The Portrait is merely the first implementation of that idea.
Change Log
v1.0
- Ratified at Editorial Board Meeting #006 (2 July 2026).
- ED-018 through ED-021 ratified alongside this Paper.
- Introduction: “smallest complete unit of preservation” restated as “smallest complete unit of documented understanding” — surfaced immediately rather than left implicit.
- Added Section IV — A Monument Is Coherent, bridging the old Sections III and IV: an editorial-cohesion standard, distinct from the one-subject boundary rule. Deliberately proposes no new ED. All subsequent sections renumbered (V–IX).
- Section VI (Layers): reframed from a sequential/workflow diagram to a concentric one — the layers coexist rather than complete in order. Machine Layer’s definition adjusted to match (“coexisting with the layers above rather than generated after them”).
- Section VIII (Editorial Dialogue): strengthened closing sentence — “a dialogue discovers the shape of the Monument before a single sentence is written.”
- Closing Reflection: rewritten to remove the hypothetical framing (“If someone asks…”) and state the Monument’s status as Atlas’s fundamental contribution directly, in the Paper’s institutional voice throughout.
v0.1
- Initial draft.
- Defines the Monument as Atlas’s archival unit, independent of subject type — generalized beyond the Person/Portrait case.
- Proposed four new Editorial Decisions: ED-018 (One Monument, One Subject), ED-019 (Narrative Before Metadata), ED-020 (Editorial Dialogue Over Form Completion), ED-021 (Every Monument Has Layers).

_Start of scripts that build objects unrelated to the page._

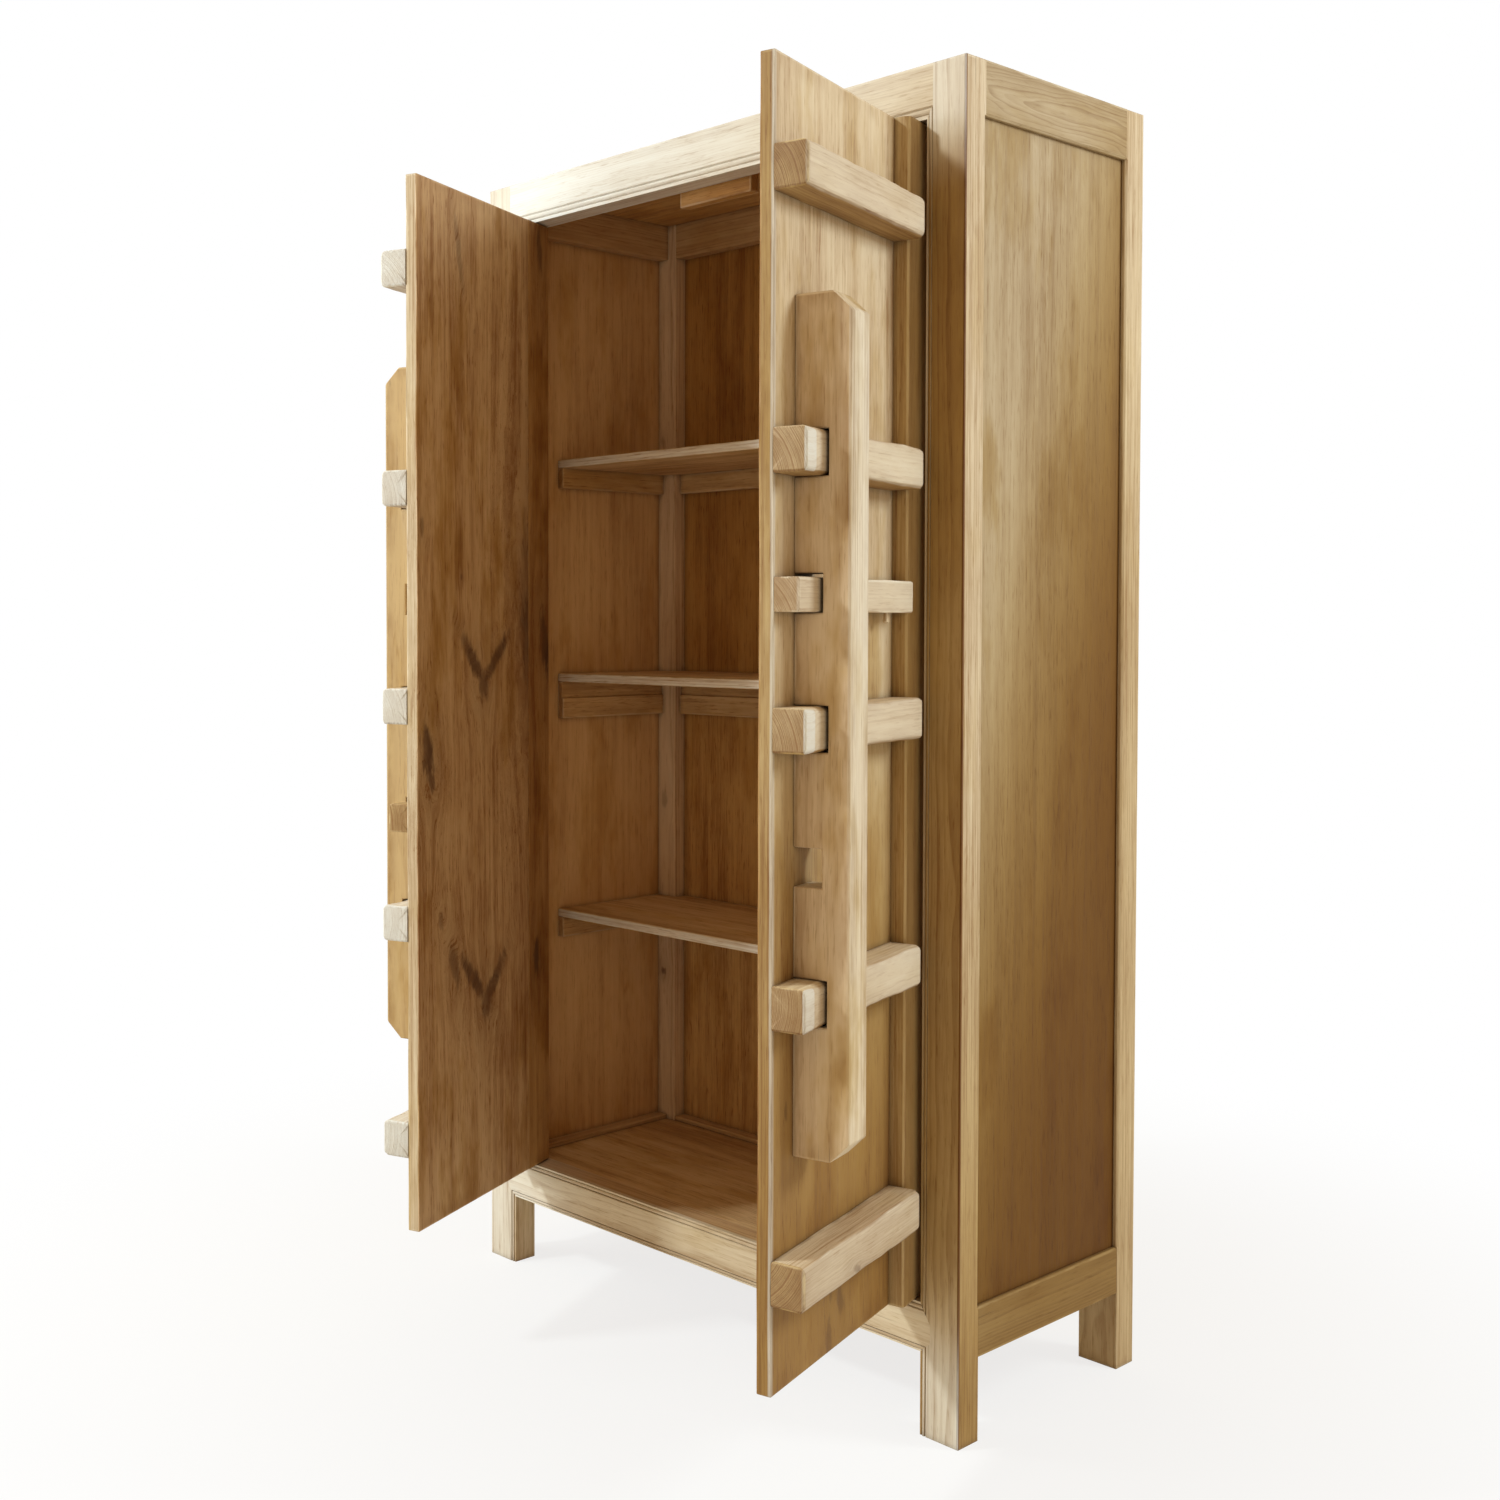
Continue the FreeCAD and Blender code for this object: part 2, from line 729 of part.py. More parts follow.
def door_pieces(side, angle, bolt_number):
    """All pieces of one door, with its bolt in the upper mortise for 1 and the lower one for -1."""
    pieces = {
        "door_board": door_board(),
        "hinge_stile": hinge_stile(),
        "pivot_pins": Part.makeCompound(pivot_pin_solids()),
        "lock_board": lock_board(),
        "bolt": bolt(bolt_number),
        "bolt_peg": bolt_peg(bolt_number),
    }
    for number, level in enumerate(("bottom", "lower", "middle", "upper", "top"), start=-2):
        pieces[level + "_batten"] = batten(number)
    return {side + "_" + name: on_door(shape, angle, side) for name, shape in pieces.items()}


def main():
    """Write one file for each piece."""
    os.makedirs("parts", exist_ok=True)
    pieces = carcass_pieces()
    pieces.update(shelf_pieces())
    pieces.update(door_pieces("right", right_door_angle, 1))
    pieces.update(door_pieces("left", left_door_angle, -1))
    for name, shape in sorted(pieces.items()):
        shape.exportStep("parts/" + name + ".step")
        print(name, len(shape.Solids), "valid" if shape.isValid() else "NOT VALID", round(shape.Volume))


main()
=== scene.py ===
"""The looks of a trastero cabinet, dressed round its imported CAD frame.

The timber is a solid pattern: each board carries growth rings round a pith line of its own,
so its faces show straight or arched grain and its ends show rings.
"""

import math

import bpy
import numpy as np
from bpy.props import FloatProperty, FloatVectorProperty, PointerProperty
from mathutils import Matrix, Vector


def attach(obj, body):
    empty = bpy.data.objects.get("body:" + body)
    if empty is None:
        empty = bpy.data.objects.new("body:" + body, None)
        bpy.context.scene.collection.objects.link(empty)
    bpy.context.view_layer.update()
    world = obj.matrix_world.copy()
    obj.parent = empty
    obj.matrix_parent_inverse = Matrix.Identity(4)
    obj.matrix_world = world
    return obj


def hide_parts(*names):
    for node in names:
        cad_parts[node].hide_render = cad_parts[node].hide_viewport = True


bl_info = {
    "name": "Trastero Cabinet",
    "version": (1, 0, 0),
    "blender": (4, 5, 0),
    "location": "3D View > Sidebar > Trastero",
    "description": "Dresses a trastero cabinet with worn timber and sets its studio",
    "category": "Object",
}

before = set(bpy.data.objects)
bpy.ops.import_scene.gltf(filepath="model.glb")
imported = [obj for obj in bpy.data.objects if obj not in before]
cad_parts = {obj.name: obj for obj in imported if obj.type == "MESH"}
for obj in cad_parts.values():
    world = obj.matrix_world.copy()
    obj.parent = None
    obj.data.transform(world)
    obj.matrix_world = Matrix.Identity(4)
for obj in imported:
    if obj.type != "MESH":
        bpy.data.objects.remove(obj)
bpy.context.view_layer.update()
MILLIMETRE = 0.001

# How far each door stands open at rest.
DOOR_TURN = {"right": math.radians(-75.4), "left": math.radians(-69.1)}
UP = Vector((0, 0, 1))


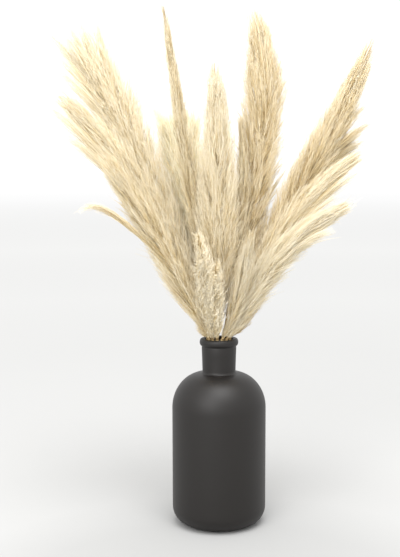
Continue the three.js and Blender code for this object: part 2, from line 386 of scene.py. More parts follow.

- Sections II, IV and VIII deliberately proposed no new ED — each grounds its claim in an already-ratified Principle or Philosophy Article, per Principle VIII (Restraint Over Completeness).
- The Portrait Standard (
docs/atlas-portrait-template.md) is reclassified as the first implementation of this specification for a Person Monument — a companion document, not part of this Paper. - Ratification pending.